On the Efficient Execution of Bounded Jaro-Winkler Distances

Tracking #: 1128-2340

kevin dressler
Axel-Cyrille Ngonga Ngomo

Responsible editor: 
Guest Editors Ontology and Linked Data Matching

Submission type: 
Full Paper
Over the last years, time-efficient approaches for the discovery of links between knowledge bases have been regarded as a key requirement towards implementing the idea of a Data Web. Thus, efficient and effective measures for comparing the labels of resources are central to facilitate the discovery of links between datasets on the Web of Data as well as their integration and fusion. We present a novel time-efficient implementation of filters that allow for the efficient execution of bounded Jaro-Winkler measures. We evaluate our approach on several datasets derived from DBpedia 3.9 and LinkedGeoData and containing up to $10^6$ strings and show that it scales linearly with the size of the data for large thresholds. Moreover, we also show that our approach can be easily implemented in parallel. We also evaluate our approach against SILK and show that we outperform it even on small datasets.
Full PDF Version: 


Solicited Reviews:
Click to Expand/Collapse
Review #1
Anonymous submitted on 09/Aug/2015
Review Comment:

This manuscript was submitted as 'full paper' and should be reviewed along the usual dimensions for research contributions which include (1) originality, (2) significance of the results, and (3) quality of writing.

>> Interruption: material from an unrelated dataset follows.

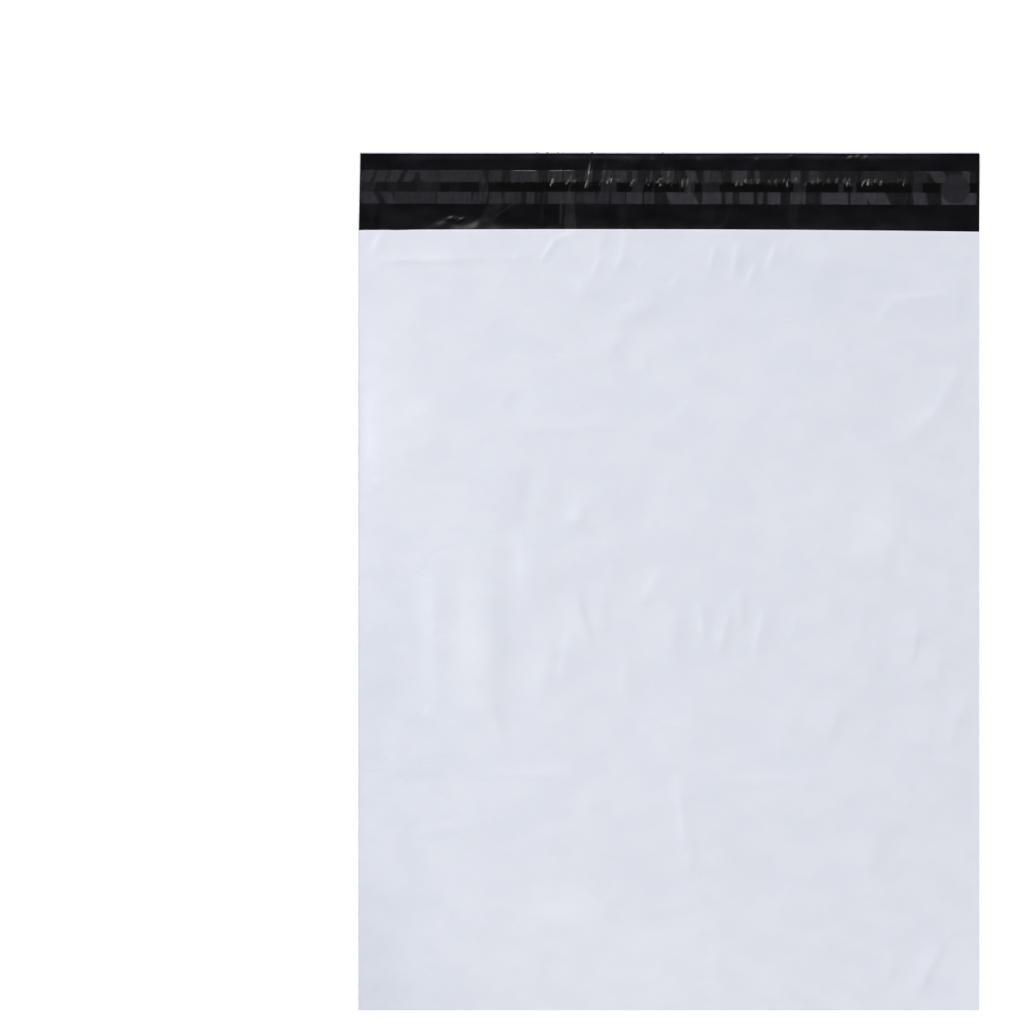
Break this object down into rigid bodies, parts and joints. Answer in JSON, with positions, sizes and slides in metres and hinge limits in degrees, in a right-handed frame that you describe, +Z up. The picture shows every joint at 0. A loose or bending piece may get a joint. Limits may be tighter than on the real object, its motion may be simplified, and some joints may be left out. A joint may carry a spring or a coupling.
{
  "type": "poly mailer bag",
  "caption": "Flat self-seal mailing bag of white film, black inside, open at the mouth, with a flap that carries an adhesive line under a release liner.",
  "frame": {"origin": "under the middle of the bag's outline, on the surface that it lies on", "axes": "+X across the bag, +Y from the bottom fold towards the flap, +Z up out of the front panel"},
  "size_m": [0.483, 0.6664, 0.0119],
  "materials": {
    "white_film": "satin white polyethylene film, black on the inner face",
    "adhesive": "glossy pressure-sensitive hot-melt, dark over the black film",
    "liner": "hazy translucent release film, dark over the black flap"
  },
  "bodies": {
    "root": {"bag_film": "white_film", "adhesive_line": "adhesive", "release_liner": "liner"}
  },
  "joints": []
}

The new version of the paper considers most of the reviewer's comments and recommendations. Except for the one that concern "a more qualitative evaluation".

Review #2
Anonymous submitted on 27/Aug/2015
Review Comment:

It appears that the authors have revised the paper. I did not see a document listing the reaction to each comment so I tried to manually detect revisions within the paper. It seems that all my comments/suggestions have been addressed (expect the first one [1] but maybe I was not able to locate it). In addition, the revision has improved the paper. I thus propose to accept this revised version.

[1] They authors state that this submission is an extension of [11], which was presented at an ISWC workshop. For completion, please explain, even briefly, the additions included in this submission in comparison to the workshop paper.